Sounds easy, right? Wrong. For one, we did 10 takes of the scene. Anyone who has ever been in Pioch 101 knows that the classroom is set up like a mini lecture hall, with stairs leading to each row of seats. I was positioned in the top row, meaning that I walked down the stairs and back up 10 times in a row. All I will say about that is that I quickly canceled my plans to work out later that day.

The fatigue wasn’t the only part of the shoot that was difficult. Did you know that there is a wrong way to grab a tote bag, walk down a flight of stairs, and leave a room? As I found out, there isn’t just one wrong way to do it – I managed to find at least three ways to leave a room that warranted a correction from the crew. Next time you’re walking out of class, make sure your hair isn’t caught under a bag strap. Then, if you’re carrying a Hydroflask, you had better make sure the logo isn’t facing outwards. Finally, if you aren’t smiling, you are definitely doing it wrong. Who knew?

(Photo taken by Erin Dickinson, Editor in Chief).

After 10 trips up and down the stairs, we had finally reached the end of the shoot. We each signed a model release waiver, giving Dixon-Schwabl permission to use the footage for the campaign as they see fit. And just like that, my 15 minutes of fame were over.
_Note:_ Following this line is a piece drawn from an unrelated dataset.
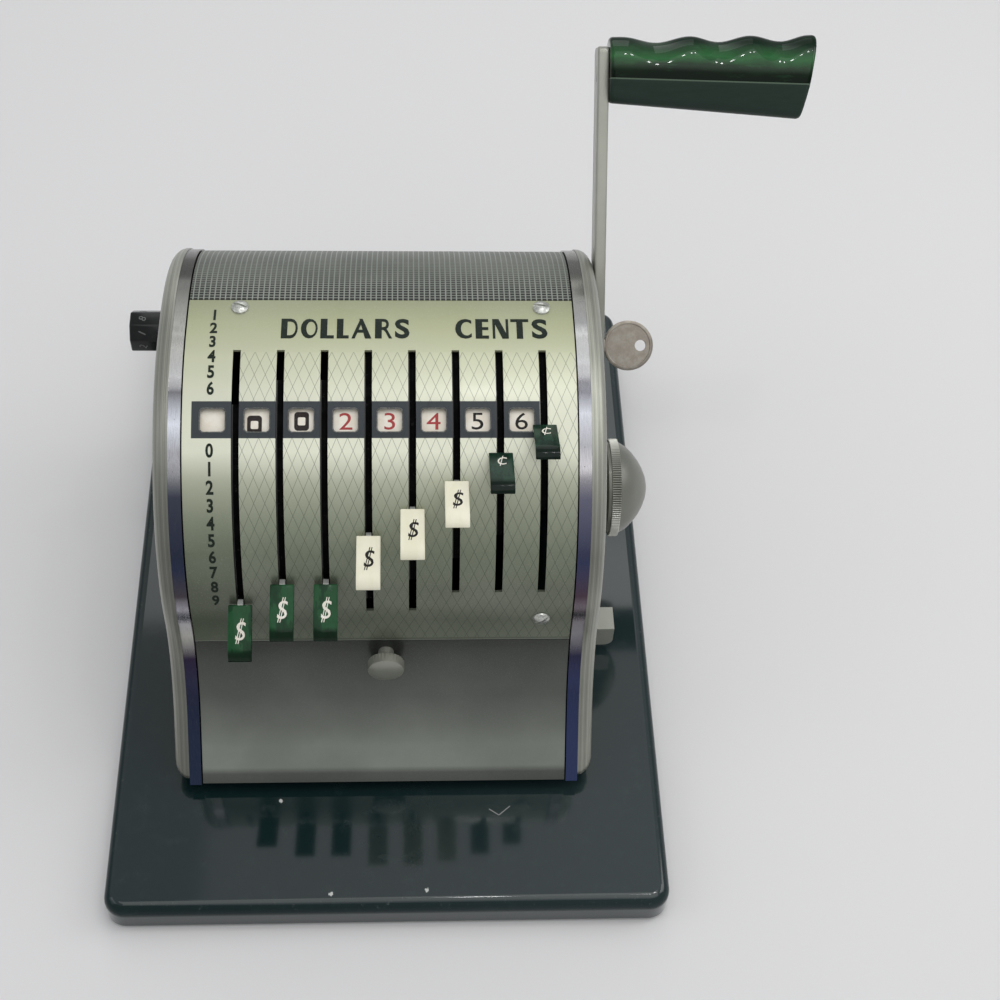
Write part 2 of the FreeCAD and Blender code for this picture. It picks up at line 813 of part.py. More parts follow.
def make_lower_panel():
    runs = []
    for offset in ("0", "-skin"):
        seam = "seam_angle + seam_gap / flare_radius * 180 / pi"
        corners = front_path(offset, "lip")
        top = front_path(offset, seam)[0][:2]
        runs.append(corners + [top])
    skin_plate = plate("lower_panel_sheet", shell_outline(*runs), "-face_half", "face_half")
    lip_y = front_path("-skin", "lip")[0][0]
    lip = box(
        "lower_panel_return",
        ("-plate_inner", lip_y, LIP_Z),
        ("plate_inner", f"{lip_y} + lip_return", f"{LIP_Z} + skin"),
    )
    boss_outline = [
        ("-thumb_end", "thumb_shank + running_gap"),
        ("-thumb_end", "thumb_boss"),
        ("-thumb_end - skin * 3", "thumb_boss"),
        ("-thumb_end - skin * 3", "thumb_shank + running_gap"),
    ]
    boss = turned("lower_panel_boss", boss_outline, "thumb_x", "0", "thumb_z", TO_Y)
    hole_outline = [
        ("-thumb_face", "0"),
        ("-thumb_face", "thumb_shank + running_gap"),
        ("-thumb_end", "thumb_shank + running_gap"),
        ("-thumb_end", "0"),
    ]
    hole = turned("lower_panel_hole", hole_outline, "thumb_x", "0", "thumb_z", TO_Y)
    keep(cut("lower_panel_cut", fuse("lower_panel_solid", [skin_plate, lip, boss]), [hole]), "lower_panel")


def make_top_cover():
    runs = []
    for offset in ("0", "-skin"):
        drum = f"(face_radius + ({offset}))"
        start = rear_point(offset, "face_top_angle + seam_gap / face_radius * 180 / pi")
        runs.append([start + (drum, -1)] + rear_path(offset))
    keep(plate("top_cover_sheet", shell_outline(*runs), "-face_half", "face_half"), "top_cover")


def make_rods_and_screws():
    rods = []
    screws = []
    for i, (y, z) in enumerate(rod_places()):
        body = plate(
            f"tie_rod_{i}",
            [
                (f"{y} - rod_radius", z, "rod_radius", 1),
                (y, f"{z} - rod_radius", "rod_radius", 1),
                (f"{y} + rod_radius", z, "rod_radius", 1),
                (y, f"{z} + rod_radius", "rod_radius", 1),
            ],
            "-plate_inner",
            "plate_inner",
            [(y, z, "rod_bore")],
        )
        rods.append(body)
        shank = "cheek_outer - plate_inner + rod_screw_depth"
        outline = [
            ("0", "0"),
            ("0", "flush_head"),
            ("flush_depth", "flush_head"),
            ("flush_depth", "rod_bore"),
            (shank, "rod_bore"),
            (shank, "0"),
        ]
        flip = Rotation(Vector(0, 0, 1), 180)
        screws.append(turned(f"cheek_screw_right_{i}", outline, "cheek_outer", y, z, flip))
        screws.append(turned(f"cheek_screw_left_{i}", outline, "-cheek_outer", y, z))
    keep(group("tie_rod_group", rods), "tie_rods")
    keep(group("cheek_screw_group", screws), "cheek_screws")


# ---------------------------------------------------------------- setting levers
def ring_outline(outer, inner, low_angle, high_angle):
    """Closed outline of a piece of ring about the shaft, between two local angles."""
    middle = f"(({low_angle}) + ({high_angle})) / 2"
    return [
        polar(outer, low_angle) + (outer, -1),
        polar(outer, middle) + (outer, -1),
        polar(outer, high_angle),
        polar(inner, high_angle) + (inner, 1),
        polar(inner, middle) + (inner, 1),
        polar(inner, low_angle),
    ]


def pie_outline(outer, low_angle, high_angle):
    middle = f"(({low_angle}) + ({high_angle})) / 2"
    return [
        ("0", "0"),
        polar(outer, low_angle) + (outer, -1),
        polar(outer, middle) + (outer, -1),
        polar(outer, high_angle),
    ]


def cap_point(along, up):
    """Point of the key cap, by its distance along the cap and above its middle line."""
    return (
        f"-neck_reach - ({along}) * cos(cap_angle) - ({up}) * sin(cap_angle)",
        f"-({along}) * sin(cap_angle) + ({up}) * cos(cap_angle)",
    )


def blade_outline():
    """Neck of the lever through the slot, bent down into the tang that holds the cap."""
    return [
        ("-type_radius", "-neck_lower"),
        ("-neck_reach + tang_half", "-neck_lower"),
        cap_point("0", "-tang_half"),
        cap_point("tang_length", "-tang_half"),
        cap_point("tang_length", "tang_half"),
        cap_point("0", "tang_half"),
        ("-neck_reach + tang_half", "neck_upper"),
        ("-type_radius", "neck_upper"),
    ]


def make_lever(column):
    x = column_x(column)
    near = f"{x} - lever_plate / 2"
    far = f"{x} + lever_plate / 2"
    band_near = f"{near} - band_width"
    angle = f"blank_angle + digit_step * {REST_STEPS[column - 1]}"
    upper = plate(f"lever_{column}_upper", pie_outline("band_radius", "-band_low", "band_high"), near, far)
    lower = plate(f"lever_{column}_lower", pie_outline("type_radius", "-type_end", "-type_start"), near, far)
    types = plate(
        f"lever_{column}_types",
        ring_outline("type_radius", "type_radius - type_depth", "-type_end", "-type_start"),
        band_near,
        near,
    )
    blade = plate(f"lever_{column}_blade", blade_outline(), near, far)
    hub = rod(f"lever_{column}_hub", "hub_radius", f"{far} - column_pitch + hub_end_gap", far, "0", "0")
    bore = rod(
        f"lever_{column}_bore", "shaft_radius + running_gap", f"{far} - column_pitch", f"{far} + 1", "0", "0"
    )
    solid = fuse(f"lever_{column}_solid", [upper, lower, types, blade, hub])
    sector = cut(f"lever_{column}_cut", solid, [bore])

    band = plate(
        f"lever_{column}_band",
        ring_outline("band_radius", "band_radius - band_skin", "-band_low", "band_high"),
        band_near,
        near,
    )

    half_cap = "cap_width / 2"
    wedge = plate(
        f"lever_{column}_cap_wedge",
        [
            cap_point("0", "-cap_root_lower"),
            cap_point("cap_length", "-cap_tip_lower"),
            cap_point("cap_length", "cap_upper"),
            cap_point("0", "cap_upper"),
        ],
        f"{x} - {half_cap}",
        f"{x} + {half_cap}",
    )
    socket = plate(f"lever_{column}_socket", blade_outline(), near, far)
    cap = cut(f"lever_{column}_cap_cut", wedge, [socket])

    names = (f"lever_sector_{column}", f"digit_band_{column}", f"key_cap_{column}")
    for item, name in zip((sector, band, cap), names):
        move(item, "0", "axis_y", "axis_z")
        if item is band:
            bind(item, "Placement.Base.x", band_near)
        lean(item, angle)
        keep(item, name)


def make_lever_shaft():
    shaft = rod("lever_shaft_rod", "shaft_radius", "-plate_outer", "plate_outer", "axis_y", "axis_z")
    keep(shaft, "lever_shaft")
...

The campaign release is slated for January, and I’m looking forward to seeing my face on the screen. I am a big believer in trying anything twice, and for a first shot at being in a commercial, I would rate my experience a solid 10/10. There may never be a second time around, but that’s the beauty of college; it’s the perfect time to put yourself in situations you may never get to be in again.
Don’t worry, I’ll still remember you all when my half a second of fame goes directly to my head and I convince myself that I’m famous… maybe.